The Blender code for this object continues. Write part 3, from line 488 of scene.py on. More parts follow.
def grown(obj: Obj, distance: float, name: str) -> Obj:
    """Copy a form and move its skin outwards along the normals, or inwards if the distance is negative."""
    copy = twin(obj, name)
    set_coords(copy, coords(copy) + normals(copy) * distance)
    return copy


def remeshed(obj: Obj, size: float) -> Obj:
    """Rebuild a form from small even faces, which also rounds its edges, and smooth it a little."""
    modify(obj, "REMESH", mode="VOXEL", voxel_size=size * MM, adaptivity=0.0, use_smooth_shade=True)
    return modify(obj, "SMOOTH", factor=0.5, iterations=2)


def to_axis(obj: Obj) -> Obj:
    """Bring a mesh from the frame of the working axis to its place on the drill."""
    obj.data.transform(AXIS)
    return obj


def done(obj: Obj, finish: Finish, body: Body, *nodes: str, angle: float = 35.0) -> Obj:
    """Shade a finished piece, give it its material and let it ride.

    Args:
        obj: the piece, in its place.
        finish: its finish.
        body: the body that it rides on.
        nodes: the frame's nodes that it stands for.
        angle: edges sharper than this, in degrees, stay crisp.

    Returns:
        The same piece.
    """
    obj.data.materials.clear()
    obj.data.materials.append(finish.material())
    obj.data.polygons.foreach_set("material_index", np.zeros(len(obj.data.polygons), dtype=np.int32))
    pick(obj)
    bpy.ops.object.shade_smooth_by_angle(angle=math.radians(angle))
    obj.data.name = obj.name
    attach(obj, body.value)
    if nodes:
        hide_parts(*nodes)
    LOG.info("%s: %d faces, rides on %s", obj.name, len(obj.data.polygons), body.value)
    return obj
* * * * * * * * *
■ **JOB**:
Each line of the material above needs to be quoted exactly, please.

■ **RESPONSE FOR THIS EXERCISE**:
The Blender code for this object continues. Write part 3, from line 488 of scene.py on. More parts follow.
def grown(obj: Obj, distance: float, name: str) -> Obj:
    """Copy a form and move its skin outwards along the normals, or inwards if the distance is negative."""
    copy = twin(obj, name)
    set_coords(copy, coords(copy) + normals(copy) * distance)
    return copy


def remeshed(obj: Obj, size: float) -> Obj:
    """Rebuild a form from small even faces, which also rounds its edges, and smooth it a little."""
    modify(obj, "REMESH", mode="VOXEL", voxel_size=size * MM, adaptivity=0.0, use_smooth_shade=True)
    return modify(obj, "SMOOTH", factor=0.5, iterations=2)


def to_axis(obj: Obj) -> Obj:
    """Bring a mesh from the frame of the working axis to its place on the drill."""
    obj.data.transform(AXIS)
    return obj


def done(obj: Obj, finish: Finish, body: Body, *nodes: str, angle: float = 35.0) -> Obj:
    """Shade a finished piece, give it its material and let it ride.

    Args:
        obj: the piece, in its place.
        finish: its finish.
        body: the body that it rides on.
        nodes: the frame's nodes that it stands for.
        angle: edges sharper than this, in degrees, stay crisp.

    Returns:
        The same piece.
    """
    obj.data.materials.clear()
    obj.data.materials.append(finish.material())
    obj.data.polygons.foreach_set("material_index", np.zeros(len(obj.data.polygons), dtype=np.int32))
    pick(obj)
    bpy.ops.object.shade_smooth_by_angle(angle=math.radians(angle))
    obj.data.name = obj.name
    attach(obj, body.value)
    if nodes:
        hide_parts(*nodes)
    LOG.info("%s: %d faces, rides on %s", obj.name, len(obj.data.polygons), body.value)
    return obj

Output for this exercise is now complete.